Si l'on en croit les sondages d'opinion, les libéraux ont comblé un écart de plus de 20 points de pourcentage depuis le début de l'année et sont désormais au coude à coude avec les conservateurs en termes de soutien populaire.
Le fait que les libéraux aient le moindre espoir d'utiliser à nouveau les conservateurs pour se présenter favorablement est entièrement lié à la politique des syndicats, du NPD et des organisations de la pseudo-gauche de la classe moyenne qui gravitent autour d'eux.
Les syndicats ont systématiquement isolé et étouffé la vague de grèves qui a déferlé sur tous les secteurs de l'économie et toutes les régions du pays depuis l'automne 2021. Pendant ce temps, avec la bénédiction et l'encouragement des syndicats, le NPD a fourni au gouvernement libéral minoritaire les votes nécessaires pour rester au pouvoir.
En réponse à l'éclatement de la guerre commerciale avec les États-Unis, les syndicats et le NPD se sont ralliés aux entreprises canadiennes. Ils ont lancé des appels belliqueux en faveur de mesures de rétorsion qui dévasteront la vie et les moyens de subsistance des travailleurs américains, tout en s'opposant avec véhémence à toute tentative d'unir les travailleurs canadiens à leurs frères et sœurs de classe aux États-Unis et au Mexique dans une lutte pour défendre les emplois, les salaires et les droits sociaux de tous les travailleurs.
Que ce soit Carney, qui fait campagne sous le slogan « Canada fort », ou Poilievre, le champion du « Canada d’abord », qui émerge comme premier ministre après les élections que Carney est presque certain de déclencher avant la fin de ce mois, la classe ouvrière sera rapidement plongée dans des luttes sociales convulsives.

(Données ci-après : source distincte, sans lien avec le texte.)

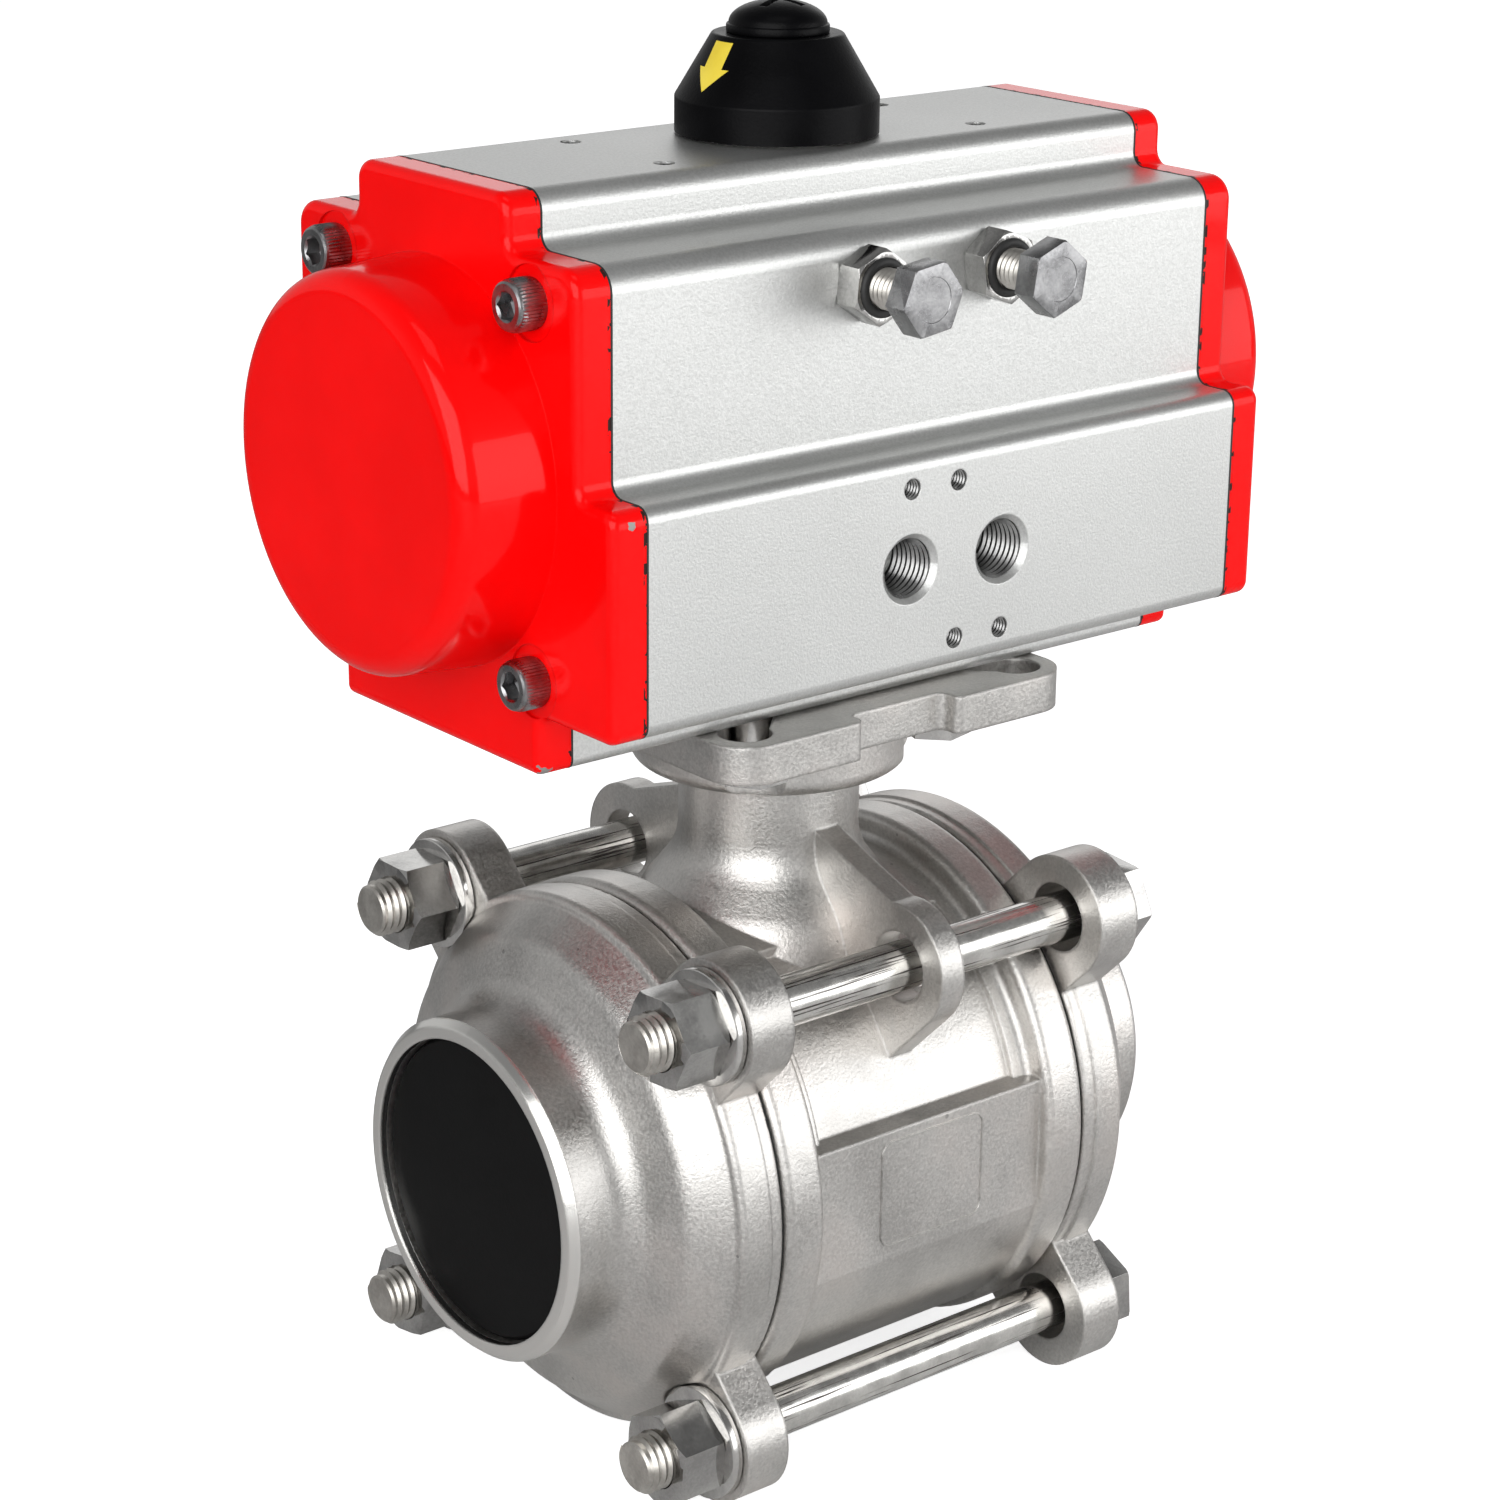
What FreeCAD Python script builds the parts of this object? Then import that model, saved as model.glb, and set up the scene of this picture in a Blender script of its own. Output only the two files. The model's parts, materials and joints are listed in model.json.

La question cruciale est la construction d'une direction révolutionnaire qui luttera pour unifier ces luttes en un mouvement politique de la classe ouvrière qui opposera au programme capitaliste de guerre, d'autoritarisme, d'oligarchie et de destruction des services publics et des droits sociaux la lutte pour le pouvoir ouvrier et le socialisme international.